In 2018, she ran for Mayor of Oakland and lost against Libby Schaaf with 13.1% of the votes. In 2018 she also ran in the nonpartisan primary for Alameda County District Attorney and lost against incumbent Nancy O'Malley with 42.2% of the votes. She ran on a policy of police accountability.
She won the 2022 Alameda County District Attorney election on November 8, 2022, against Terry Wiley with 53.15% of the votes. She is the first Black woman to serve as Alameda County District Attorney, the first person to be elected District Attorney without already being appointed to the office, and the first person to take the role without having worked in the District Attorney Office. She ran on a platform centered on rehabilitation and addressing instances of police misconduct.[7] She pledged to terminate the utilization of the death penalty, cease the practice of charging individuals under the age of 18 as adults, establish a unit dedicated to ensuring the integrity of convictions, and enhance services for victims of gun violence. She started her tenure in January 2023.
In her first month in office, Price reopened eight cases involving law enforcement-involved death. Also in March 2023, Price distributed a preliminary version of updated sentencing guidelines within her department. These policies align with her commitment to reduce or eliminate mass incarceration, particularly for young offenders, as outlined in one of the ten points of her campaign platform aimed at curbing the over-criminalization of youth.
In March 2023, Price said she favored "non-carceral forms of accountability" for the gang members who killed a 23-month-old bystander named Jasper Wu when they were having a shootout in November 2021.[8] Price kept the murder charges with a gang enhancement. If convicted, the defendants may face more than one hundred years in prison.[9]
On April 14, 2023, a "special directive" issued by the district attorney's office established a guideline whereby prosecutors are encouraged to refrain from seeking elevated sentences for serious offenses if the imposition of such sentences would lead to a disproportionate "racial impact".[10]

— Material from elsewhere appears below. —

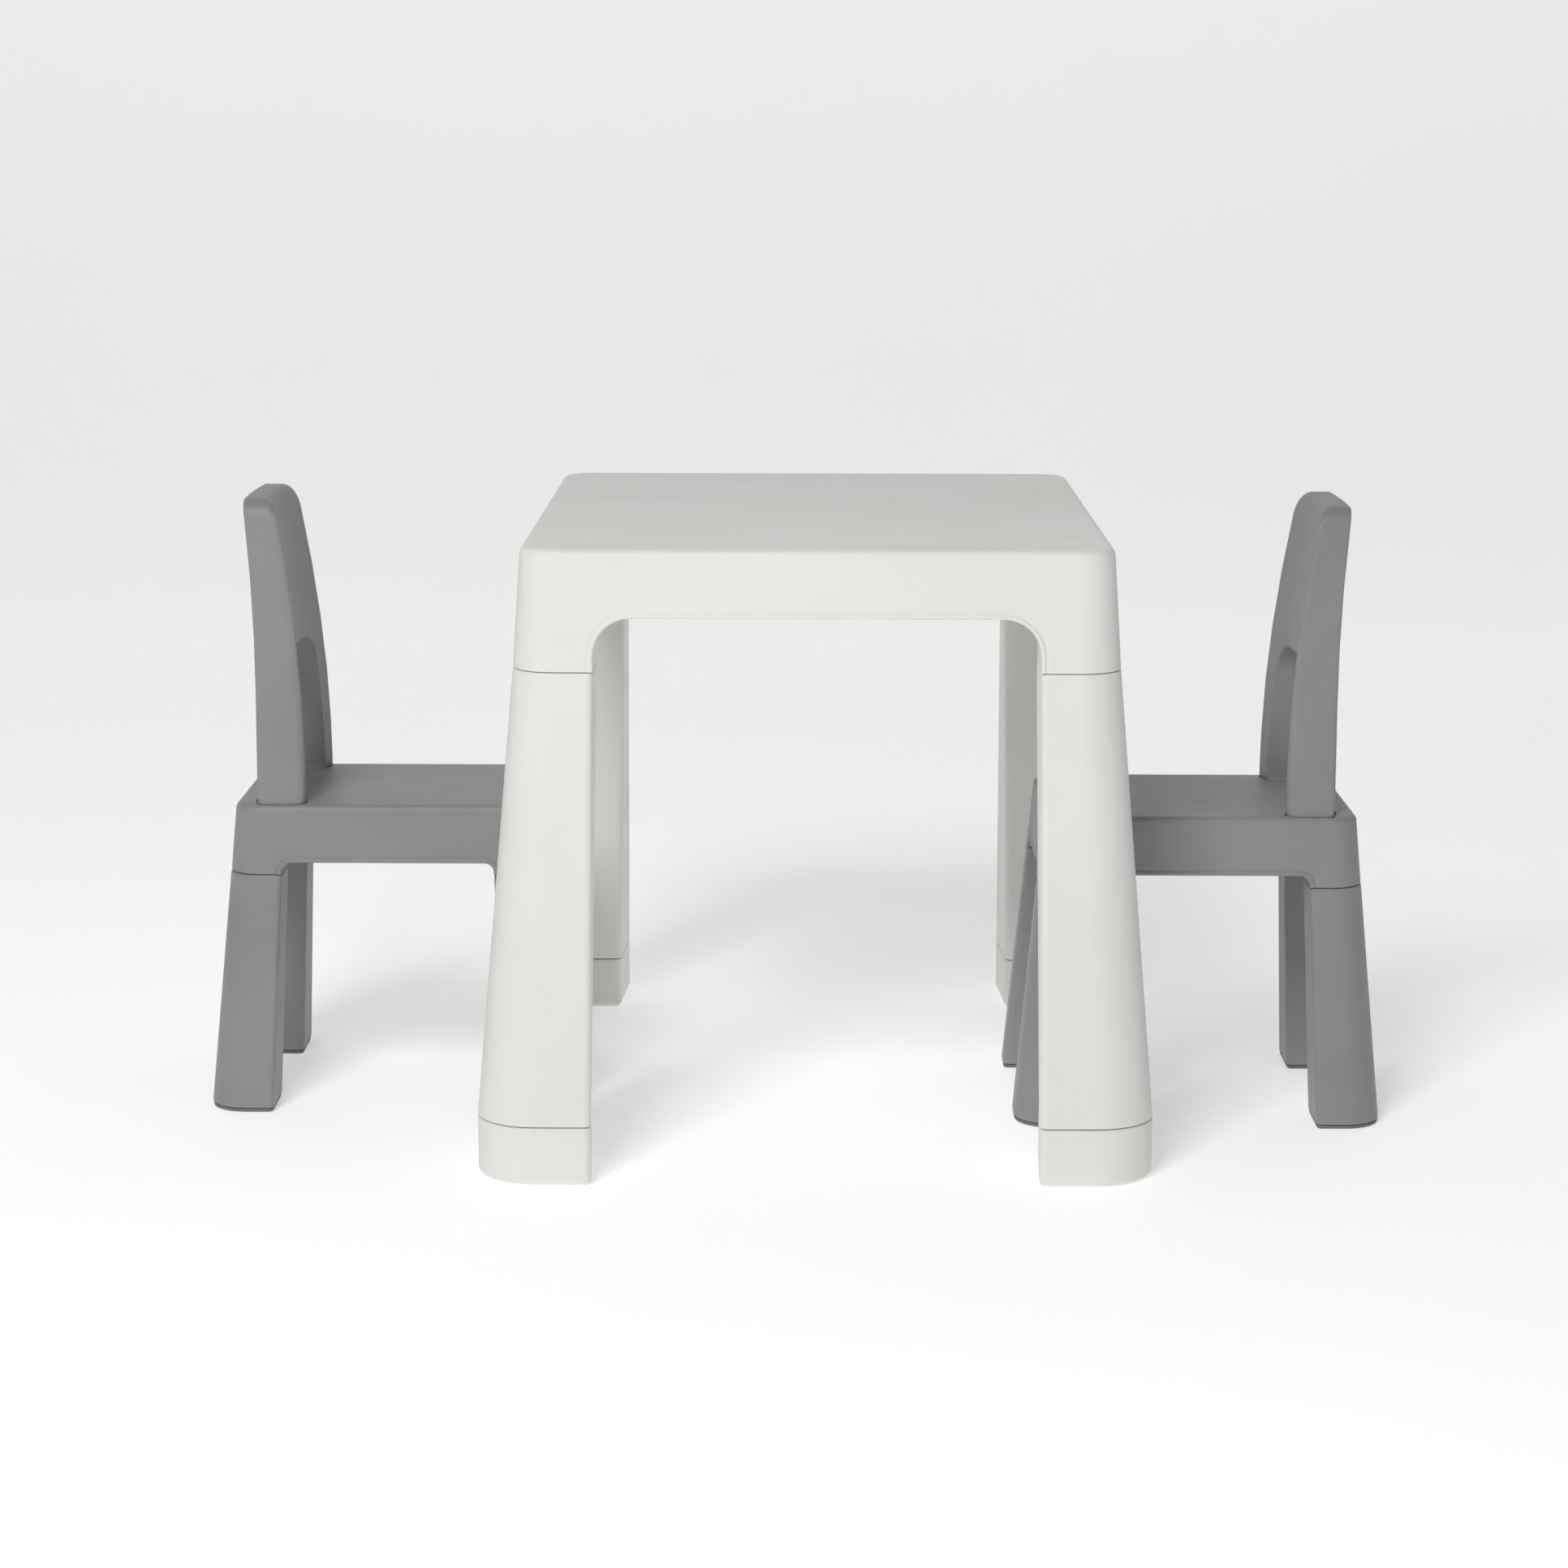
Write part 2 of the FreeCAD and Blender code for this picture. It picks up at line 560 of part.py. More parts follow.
def lean_radius(lean, bend):
    """Radius of the arc that leans back by 'lean' between the bend and the top."""
    rise = size("back_height") - size(bend)
    return (rise * rise + size(lean) ** 2) / (2 * size(lean))


def lean_x(face, lean, bend, height):
    """Where a leaning face is at a height, from the chair's middle."""
    rise = max(height - size(bend), 0)
    radius = lean_radius(lean, bend)
    return size(face) - (radius - (radius * radius - rise * rise) ** 0.5)


def backrest(side, x, y, turn):
    """Arched back, hollowed across its front, on two posts that plug into the seat."""
    body = new_body(f"{side}_chair_backrest", x, y, turn)
    base = size("seat_height") - size("rebate_depth")
    top = size("back_height")
    outline = new_sketch(body, "SideOutline", "XZ_Plane")
    add_back_profile(outline, base, top)
    extrude(body, "Slab", outline, "back_width_low", both_ways=True)

    hollow = new_sketch(body, "HollowOutline", offset="seat_height - rebate_depth - 1")
    add_hollow(hollow)
    spine = new_sketch(body, "HollowSpine", "XZ_Plane")
    add_front_line(spine, base - 1, top + 1)
    sweep = body.newObject("PartDesign::SubtractivePipe", "FrontHollow")
    sweep.Profile = hollow
    sweep.Spine = spine
    doc.recompute()

    low, high = "( back_width_low / 2 )", "( back_width_top / 2 )"
    far, floor_line, above = "( back_width_low )", "( seat_height - 20 )", "( back_height + 20 )"
    sides = new_sketch(body, "FrontOutline", "YZ_Plane")
    add_outline(sides, [(f"-{far}", floor_line, "0"), (far, floor_line, "0"),
                        (far, above, "0"), (f"-{far}", above, "0")])
    base_line = "( seat_height - 10 )"
    add_outline(sides, [(f"-{low}", base_line, "0"), (low, base_line, "0"),
                        (high, "back_height", "back_top_corner"),
                        (f"-{high}", "back_height", "back_top_corner")])
    extrude(body, "Sides", sides, cut=True, both_ways=True)

    low, high = "( arch_width_low / 2 )", "( arch_width_top / 2 )"
    hand_hole = [(f"-{low}", base_line, "0"), (low, base_line, "0"),
                 (high, "arch_height", "arch_corner"), (f"-{high}", "arch_height", "arch_corner")]
    extrude(body, "HandHole", outline_sketch(body, "HandHoleOutline", hand_hole, "YZ_Plane"),
            cut=True, both_ways=True)

    tongues = outlines_sketch(body, "TongueOutline", tongue_corners("0"),
                              "seat_height - rebate_depth - tongue_depth")
    extrude(body, "Tongues", tongues, "tongue_depth + 3")
    return body


def bound(sketch, constraint, expression):
    """Add a size constraint and tie it to the sheet."""
    place = sketch.addConstraint(constraint)
    sketch.setExpression(f"Constraints[{place}]", with_sheet(expression))


def hold_point(sketch, geometry, end, x, y):
    """Hold one end of a line or arc at x, y, both expressions."""
    place_x, place_y = (float(sketch.evalExpression(with_sheet(item))) for item in (x, y))
    bound(sketch, Sketcher.Constraint("DistanceX", -1, 1, geometry, end, place_x), x)
    bound(sketch, Sketcher.Constraint("DistanceY", -1, 1, geometry, end, place_y), y)


def join(sketch, first, first_end, second, second_end):
    sketch.addConstraint(Sketcher.Constraint("Coincident", first, first_end, second, second_end))


def lean_arc(sketch, face, lean, bend, height):
    """Arc of a leaning face, upright at its bend. Its end 1 is the upper one."""
    rise = height - size(bend)
    upper = Vector(lean_x(face, lean, bend, height), height, 0)
    middle_rise = rise / 2
    middle = Vector(lean_x(face, lean, bend, size(bend) + middle_rise), size(bend) + middle_rise, 0)
    return sketch.addGeometry(Part.Arc(upper, middle, Vector(size(face), size(bend), 0)))


def add_back_profile(sketch, base, top):
    """Side view: upright at the seat, both faces leaning back on long arcs."""
    front = size("back_front")
    rear = size("back_rear")
    corners = {
        "rear_low": Vector(rear, base, 0), "front_low": Vector(front, base, 0),
        "front_bend": Vector(front, size("back_front_bend"), 0),
        "rear_bend": Vector(rear, size("back_rear_bend"), 0),
        "front_top": Vector(lean_x("back_front", "back_front_lean", "back_front_bend", top), top, 0),
        "rear_top": Vector(lean_x("back_rear", "back_rear_lean", "back_rear_bend", top), top, 0),
    }
    bottom = sketch.addGeometry(Part.LineSegment(corners["rear_low"], corners["front_low"]))
    front_line = sketch.addGeometry(Part.LineSegment(corners["front_low"], corners["front_bend"]))
    front_arc = lean_arc(sketch, "back_front", "back_front_lean", "back_front_bend", top)
    crown = sketch.addGeometry(Part.LineSegment(corners["front_top"], corners["rear_top"]))
    rear_arc = lean_arc(sketch, "back_rear", "back_rear_lean", "back_rear_bend", top)
    rear_line = sketch.addGeometry(Part.LineSegment(corners["rear_bend"], corners["rear_low"]))
    chain = [bottom, front_line, front_arc, crown, rear_arc, rear_line]
    for first, second in zip(chain, chain[1:] + chain[:1]):
        ends = [(e1, e2) for e1 in (1, 2) for e2 in (1, 2)
                if sketch.getPoint(first, e1).distanceToPoint(sketch.getPoint(second, e2)) < 1e-4]
        join(sketch, first, ends[0][0], second, ends[0][1])
    base_level = "seat_height - rebate_depth"
    hold_point(sketch, bottom, 1, "back_rear", base_level)
    hold_point(sketch, bottom, 2, "back_front", base_level)
    hold_point(sketch, front_line, 2, "back_front", "back_front_bend")
    hold_point(sketch, rear_line, 1, "back_rear", "back_rear_bend")
    hold_point(sketch, crown, 1, "back_front - back_front_lean", "back_height")
    hold_point(sketch, crown, 2, "back_rear - back_rear_lean", "back_height")
    for arc, lean, bend in ((front_arc, "back_front_lean", "back_front_bend"),
                            (rear_arc, "back_rear_lean", "back_rear_bend")):
        rise = f"( back_height - {bend} )"
        bound(sketch, Sketcher.Constraint("Radius", arc, sketch.Geometry[arc].Radius),
              f"( {rise} ^ 2 + {lean} ^ 2 ) / ( 2 * {lean} )")


def add_front_line(sketch, base, top):
    """Line and arc of the front face, the path that the front hollow follows."""
    front = size("back_front")
    bend = Vector(front, size("back_front_bend"), 0)
    line = sketch.addGeometry(Part.LineSegment(Vector(front, base, 0), bend))
    arc = lean_arc(sketch, "back_front", "back_front_lean", "back_front_bend", top)
    lower_end = 1 if sketch.getPoint(arc, 1).y < sketch.getPoint(arc, 2).y else 2
    hold_point(sketch, line, 1, "back_front", "seat_height - rebate_depth - 1")
    hold_point(sketch, line, 2, "back_front", "back_front_bend")
    sketch.addConstraint(Sketcher.Constraint("Tangent", line, 2, arc, lower_end))
    rise = "( back_height - back_front_bend )"
    bound(sketch, Sketcher.Constraint("Radius", arc, sketch.Geometry[arc].Radius),
          f"( {rise} ^ 2 + back_front_lean ^ 2 ) / ( 2 * back_front_lean )")
    upper = sketch.getPoint(arc, 3 - lower_end)
    bound(sketch, Sketcher.Constraint("DistanceY", -1, 1, arc, 3 - lower_end, upper.y), "back_height + 1")


def add_hollow(sketch):
    """Plan of the front hollow: a shallow arc closed by a chord in front of the face."""
    half = size("back_width_low") / 2
    front, depth = size("back_front"), size("back_hollow")
    chord_x = front + 4
    left, right = Vector(front, -half, 0), Vector(front, half, 0)
    arc = sketch.addGeometry(Part.Arc(left, Vector(front - depth, 0, 0), right))
    upper = sketch.addGeometry(Part.LineSegment(right, Vector(chord_x, half, 0)))
    chord = sketch.addGeometry(Part.LineSegment(Vector(chord_x, half, 0), Vector(chord_x, -half, 0)))
    lower = sketch.addGeometry(Part.LineSegment(Vector(chord_x, -half, 0), left))
    chain = [arc, upper, chord, lower]
    for first, second in zip(chain, chain[1:] + chain[:1]):
        ends = [(e1, e2) for e1 in (1, 2) for e2 in (1, 2)
                if sketch.getPoint(first, e1).distanceToPoint(sketch.getPoint(second, e2)) < 1e-4]
        join(sketch, first, ends[0][0], second, ends[0][1])
    hold_point(sketch, upper, 1, "back_front", "back_width_low / 2")
    hold_point(sketch, upper, 2, "back_front + 4", "back_width_low / 2")
    hold_point(sketch, lower, 1, "back_front + 4", "-back_width_low / 2")
    hold_point(sketch, lower, 2, "back_front", "-back_width_low / 2")
    bound(sketch, Sketcher.Constraint("Radius", arc, sketch.Geometry[arc].Radius),
          "( ( back_width_low / 2 ) ^ 2 + back_hollow ^ 2 ) / ( 2 * back_hollow )")


# ---------------------------------------------------------------- assemble

parts = [table_top()]
for corner, sign_x, sign_y, turn in CORNERS:
    parts.append(table_leg(corner, sign_x, sign_y, turn))
    parts.append(table_foot(corner, sign_x, sign_y, turn))

# the right chair is the left one turned half round
CHAIRS = [("left", "left_chair_x", "left_chair_y", 0), ("right", "right_chair_x", "right_chair_y", 180)]
for side, x, y, chair_turn in CHAIRS:
    parts.append(seat(side, x, y, chair_turn))
    parts.append(backrest(side, x, y, chair_turn))
    for corner, sign_x, sign_y, turn in CORNERS:
        place_x = f"{x} + {sign_x}( seat_length / 2 + seat_flare )"
        place_y = f"{y} + {sign_y}( seat_width / 2 + seat_flare )"
        parts.append(chair_leg(side, corner, turn, place_x, place_y))
        parts.append(chair_pad(side, corner, turn, place_x, place_y))

doc.recompute()

# ---------------------------------------------------------------- check and write

for item in doc.Objects:
    if "Invalid" in item.State or "Error" in item.State:
        raise RuntimeError(f"{item.Label} failed: {item.State}")
for part in parts:
    if part.Shape.isNull() or not part.Shape.isValid():
        raise RuntimeError(f"{part.Label} has no valid shape")
    if len(part.Shape.Solids) != 1:
        raise RuntimeError(f"{part.Label} has {len(part.Shape.Solids)} solids")

os.makedirs("parts", exist_ok=True)
whole = FreeCAD.BoundBox()
for part in parts:
    part.Shape.exportStep(f"parts/{part.Label}.step")
    whole.add(part.Shape.BoundBox)
    print(f"{part.Label}: {part.Shape.Volume / 1000:.1f} cm3")
for axis in "XYZ":
    print(f"{axis}: {getattr(whole, axis + 'Min'):.2f} to {getattr(whole, axis + 'Max'):.2f}")
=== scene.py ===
"""Looks of the kids table and chairs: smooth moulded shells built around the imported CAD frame."""

import math

import bmesh
import bpy
import numpy as np
from mathutils import Matrix


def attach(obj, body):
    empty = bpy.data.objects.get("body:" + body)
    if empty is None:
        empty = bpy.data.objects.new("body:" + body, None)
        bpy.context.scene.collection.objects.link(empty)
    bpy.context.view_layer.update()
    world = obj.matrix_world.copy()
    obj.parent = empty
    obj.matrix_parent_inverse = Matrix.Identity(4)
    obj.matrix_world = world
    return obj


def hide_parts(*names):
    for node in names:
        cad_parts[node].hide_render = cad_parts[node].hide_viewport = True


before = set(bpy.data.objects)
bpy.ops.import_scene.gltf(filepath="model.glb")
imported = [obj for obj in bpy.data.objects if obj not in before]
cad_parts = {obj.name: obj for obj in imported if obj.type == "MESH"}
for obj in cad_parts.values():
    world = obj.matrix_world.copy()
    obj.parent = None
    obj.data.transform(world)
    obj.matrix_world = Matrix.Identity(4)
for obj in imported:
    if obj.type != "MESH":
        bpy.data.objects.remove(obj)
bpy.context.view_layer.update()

MM = 0.001
# places in millimetres from the middle of the set: the table along X, each chair as x, y and turn
TABLE_X = 19.15
CHAIRS = {"left": (-339.45, 1.5, 0), "right": (339.45, -38.0, 180)}
# name, side along X, side along Y, turn of a leg drawn for the corner at +X +Y
CORNERS = [("rear_right", 1, 1, 0), ("rear_left", -1, 1, 90),
           ("front_left", -1, -1, 180), ("front_right", 1, -1, 270)]


# ---------------------------------------------------------------- materials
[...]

In January 2024, Price's office was removed from a misdemeanor case involving former prosecutor Amilcar Ford, who had become one of her major critics. Ford had been charged the previous year by her office with a little-used charged of defending after public prosecution as the prosecutor. Ford had made a declaration supporting a bid to disqualify Price from former San Leandro police officer Jason Fletcher, who had fatally shot a man inside a Walmart while on duty. Price was later removed from the Fletcher case as well due to a judge's concern about impartial comments she had made in that case. Price filed appeals against her removal on both the Ford and Fletcher case, with her appeal on the Ford case being rejected in July 2024 due to her "repeated comments in this case against the defendant."[11]
On February 26, 2024, Patti Lee, a spokeswoman hired and fired by DA Pamela Price, alleged that she was fired for raising concerns about alleged California Public Records Act violations and claimed that Price has "constantly and openly" made derogatory comments against Asian Americans. She is seeking a $1.5 million settlement.[12] [13]
On July 11, 2024, governor Gavin Newsom rescinded an offer he had made in February to send state and California National Guard prosecutors to Alameda County due to what he described as "her office not being cooperative." Newsom quadrupled the number of California Highway Patrol officers in the city instead.[14]
In August 2023, some critics of Pamela Price filed the intent-to-recall paperwork to begin the process of trying to recall her from office, as they claimed that she is too soft on crime.[15] In October, a group called SAFE (Save Alameda For Everyone) launched a campaign to collect 73,195 valid signatures required by the county charter to put the recall to a vote.[16] In March 2024 SAFE submitted 127,387 signatures to county officials to be verified after spending more than $2.2 million on the signature drive effort to recall her.[17]
On March 5, 2024, Alameda County voters approved a change to the Alameda County charter to modify the recall procedure and have it aligned with the California state law regarding the recall of elective officers.[18]
On April 15, the Alameda County Registrar of Voters stated that enough valid signatures has been submitted to trigger a recall election. Under the county charter, the proponents needed a minimum of 73,195 valid signatures. The number of valid signatures on the petition was 74,757, and the total number of signatures disqualified was 48,617.[19]
On May 14, the Alameda County Board of Supervisors set the election date to November 5, 2024 together with the general election. The board vote was unanimous.[20]